Q2 2017 revenue grew by 2.6% compared to last year, but EBITDA and Net income declined by -19.3% and -56.7% respectively. Net income margin has been particularly low at 8.2% compared to 2Q 2016 (19.4%) and 1Q 2017 at 11.9%. The decline in net income margin is due to i) higher cost of goods sold in relative to revenue at 66% compared to 2Q 2016 of 62% ; ii) higher depreciation charges due to commencement of some facilities in the Genting Integrated Tourism Plan; iii) impairment losses of RM36.8m from Bimini operations, and iv) higher taxation at RM73m implying a 30% implied tax rate where 2Q 2016 implied tax rate is only 9%. The operational cash flow is 25.7% lower when compared to 2Q 2016.

Margins GMB

When comparing 2Q 2017 growth and margins, 2Q 2017 numbers are slightly lower than the average from 2013 to 2016. EBITDA and Net income margins are at 21.5% and 8.2% compared to 2013-2016 averages of 22.0% and 10.0%. Looking at the overall trend, margins was on a downward trend from 2013 to 2015, and recovered in 2016. The 2Q 2017 narrative of lower margins seem to indicate that there is a downside risk to 2017, but it is worth noting that 1Q 2017 margins were in line with 2013-2016 averages.

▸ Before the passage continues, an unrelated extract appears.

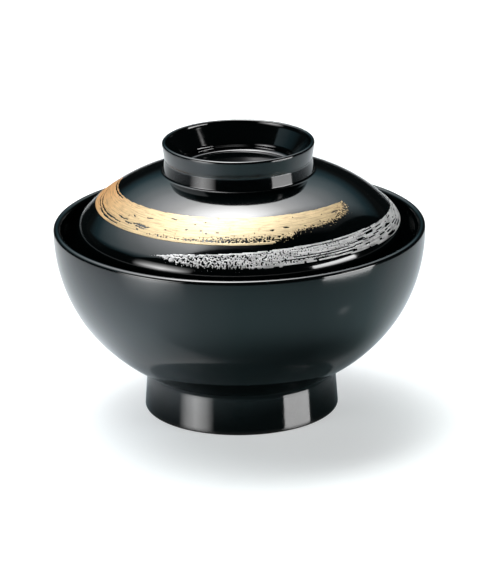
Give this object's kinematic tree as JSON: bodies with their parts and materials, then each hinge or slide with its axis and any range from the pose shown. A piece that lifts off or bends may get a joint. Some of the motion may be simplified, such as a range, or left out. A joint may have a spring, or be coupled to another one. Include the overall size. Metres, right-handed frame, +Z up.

We have to see how 3Q 2017 numbers will be. If there is a persistent downward trend in 3Q, then I will be revising the valuations downwards. For now, it is too early to tell how 2017 numbers will be.

Margins Yearly GMB

Leverage Levels and Debt Service Capability

GMB’s leverage (Debt/ (Debt + Equity)) has gone up in 2Q 2017 to 27.1% and is higher than all its previous years. Debt Service capability (Interest Expense/EBIT) has deteriorated also at 13% currently, higher than previous years.

Q2 2017 Debt/ (Debt + Equity) ratio has increased to 27.1% compared to 2013-2016 average of 14.1%. Long term debt has increased by RM2.97bn from end 2016 to 2Q 2017, and this is mainly due to the issuance of RM2.6bn of medium term notes to fund the working capital and funding of the development of Genting Integrated Tourism Plan on 31 March 2017 (kinda fishy how they time it right after 1Q 2017, cause I didn’t pick this up from its 1Q 2017 report). Even though leverage has increased, leverage ratio of 27% does not seem high in the larger context.

GMB’s interest expense/EBIT coverage ratio remained flat at 13% for 2Q 2017 compared to 2016, which is a good sign as it has been on an upward trend from the year 2013. But this is expected to increase as GMB recently issued a RM2.6bn of medium term notes for the GITP project, and the GITP projects are not expected to contribute to revenue anytime soon.

GMB Leverage

Notable News and Development on GMB

News on GMB’s parent company’s Genting Berhad ongoing lawsuit between the grandson of Lim Goh Tong, Benjamin Lim Keong Hoe and his uncles, Lim Kok Thay and Lim Chee Wah has been dominating headlines recently are a cause of concern. The news article here from FMT, details the general power of attorney given to Lim Kok Thay and Lim Chee Wah given by Lee Kim Hua (wife of Lim Goh Tong) was given when Kim Hua was not of sound mind and that the use of thumb print was suspicious. The ongoing turmoil within the family runned business of Genting Berhad will impact Genting Malaysia Berhad in terms of Board and Management effectiveness, if the distraction in its parent company spills over to its subsidiary companies.

Share Price Performance and Valuation

GMB’s share price performance has been very poor, mainly due to the poor 2Q 2017 numbers and the ongoing family tussle in Genting Berhad. 2 months share price return is at -10.8% and is -15.3% when my coverage started. So far, it looks like I am way off and I will probably need to relook at my analysis if it deteriorates further (my KLK research also indicated I was very wrong, sooooo ….. ok). Average share price was at RM5.50, which is significantly lower than before August. I am still maintaining my valuation call at RM6.39, pending 3Q 2017 numbers but like KLK, it seems that I have to reduce my valuation. This is still higher than the average analyst TP of RM5.59.